Obédience : NC | Site : http://www.prismeshebdo.com | 15/07/2004 |
Hiram et les
anciens devoirs
Noé, Bazalliel et Hiram La
plupart des sources de la légende maçonnique d’Hiram-Abif tne reposent que sur
des ressemblances entre certains éléments légendaires, mais ne rejoignent pas
l’ensemble de l’économie de la légende. C’est Roger Dachez qui relève une
source qui semble assez proche contextuellement : le manuscrit Graham de
1726, catéchisme maçonnique qui présente des parallèles certains avec d’autres
écrits du même genre, comme " The whole institutions of free-masons
opened" de 1725. Premier
récit : Il
s’agit d’« un texte de confession chrétienne qui [ ... ] n’hésite pas à
manier la typologie »
et une symbolique proprement chrétienne. Ainsi
la plupart des symboles maçonniques qui y sont mis en oeuvre
sont expliqués
« en référence » ou « en
considération » d’éléments
chrétiens : la Trinité, le Christ et ses deux
natures, la visite des Mages
à la crèche, etc. De même, les vrais et bons
constructeurs sont opposés à ceux
qui construisirent la tour de Babel par orgueil, insultant de cette
manière la
Divinité. Le texte s’achève sur trois récits
successifs, que les maçons
possèdent « par tradition et aussi par référence à l’Écriture ».
Sem, Cham et Japhet, les trois fils de Noé, se rendent à
la tombe de leur père pour tenter d’y découvrir quelque chose à son sujet, qui
les guiderait jusqu’au puissant secret que détenait ce fameux prédicateur. ...

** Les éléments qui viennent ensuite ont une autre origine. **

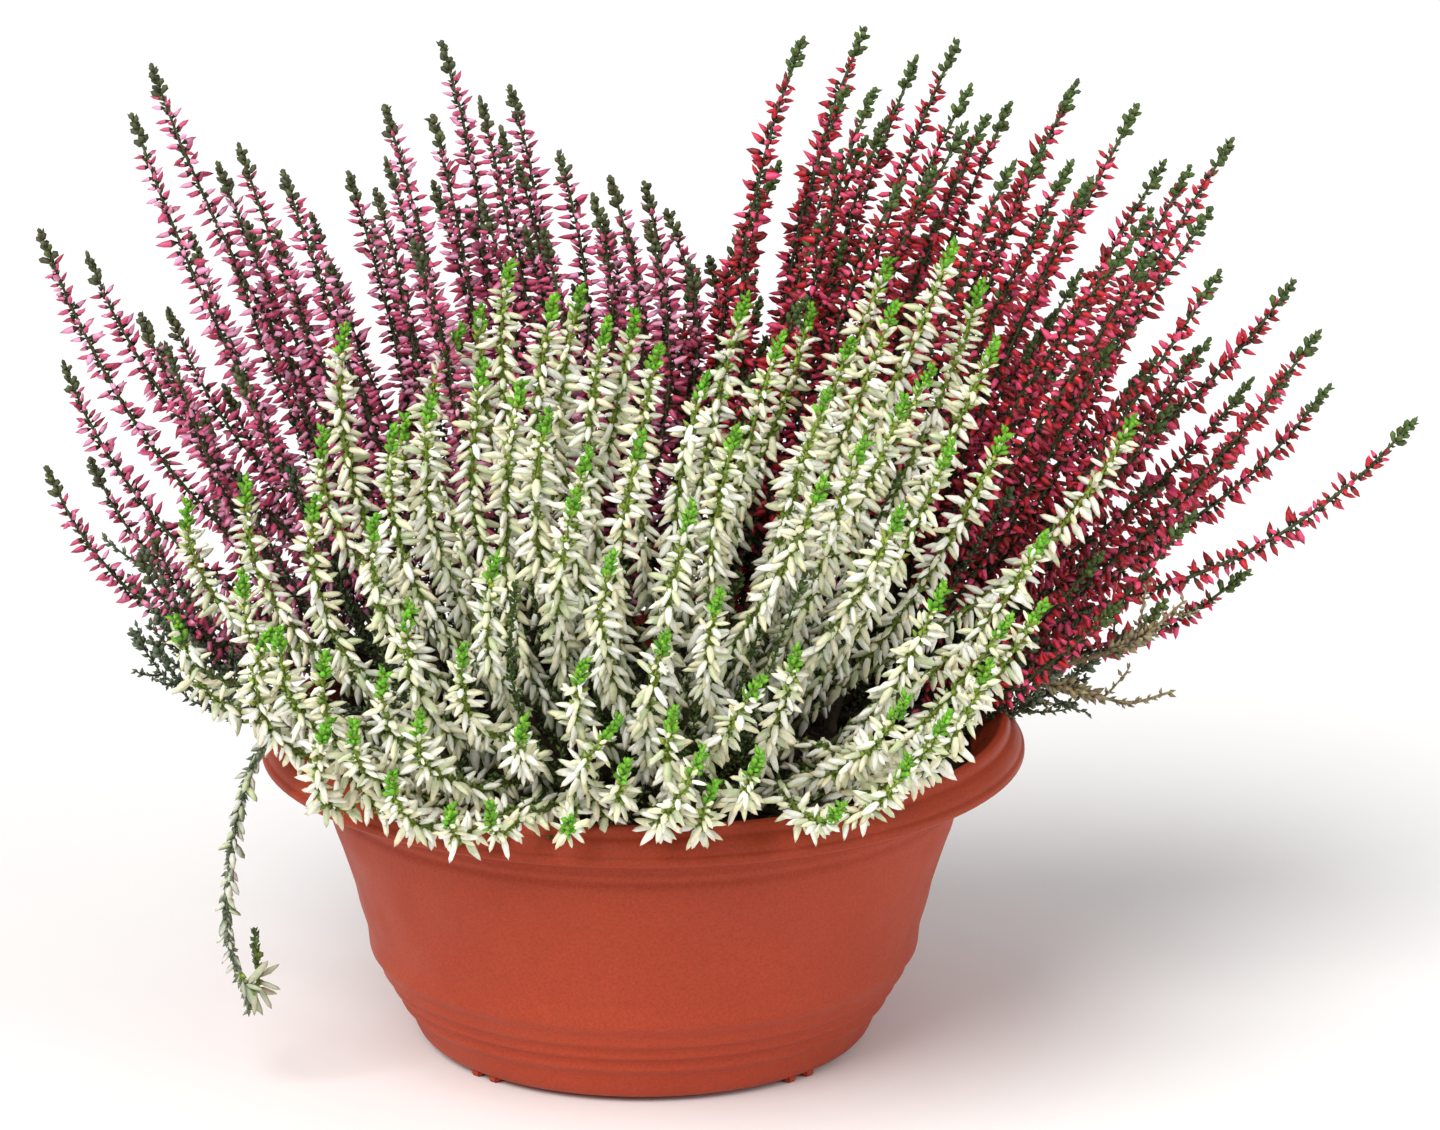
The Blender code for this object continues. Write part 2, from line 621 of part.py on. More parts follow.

Ces trois hommes étaient déjà convenus que s’ils ne trouvaient pas le véritable
secret, la première chose qu’ils découvriraient leur tiendrait lieu de secret . Ils
s’écrient alors : « Marrow in this bone (moelle dans cet os) »,
qui n’est pas sans analogie phonétique avec certaines des variantes du
Mac-Benah hiramique. Deuxième
récit : Il
suit immédiatement celui des trois fils de Noé, rapporte l’histoire de
Bazalliell qui, sous le règne du roi Alboyne (ou Alboyin), « sut par
inspiration que les titres secrets et les attributs principiels de Dieu étaient
protecteurs, et il bâtit en s’appuyant dessus’ ». Sa renommée s’étendit
tant que les deux plus jeunes frères du roi voulurent être instruits par lui,
ce à quoi il consentit à la condition qu’ils ne révélassent pas ses secrets
sans qu’un troisième fût là pour joindre sa voix à la leur. A sa mort,
conformément à sa volonté, il fut enterré dans la vallée de Josaphat par les
deux princes qui gravèrent sur sa tombe : Ci-gît
la fleur de la maçonnerie, supérieure à beaucoup d’autres, compagnon d’un roi
et frère de deux princes. Ci-gît le cœur qui sut garder tous les secrets, la
langue qui ne les a jamais révélés . Et
l’on crut alors « que les secrets de la maçonnerie étaient complètement
perdus parce qu’on n’en entendait plus parler ». Troisième
récit : Il
prend place pendant la construction du Temple de Salomon et met en scène le
bronzier Hiram de Tyr du Premier Livre des Rois 7 dont les versets 13 et 14
sont cités quasiment littéralement : Cela
dit, nous lisons au Premier Livre des Rois, chapitre 7, verset 13, que Salomon
envoya chercher Hiram à Tyr. C’était le fils d’une veuve de la tribu de
Nephtali et son père était un tyrien qui travaillait le bronze. Hiram était
rempli de sagesse et d’habileté pour faire toutes sortes d’ouvrages de bronze.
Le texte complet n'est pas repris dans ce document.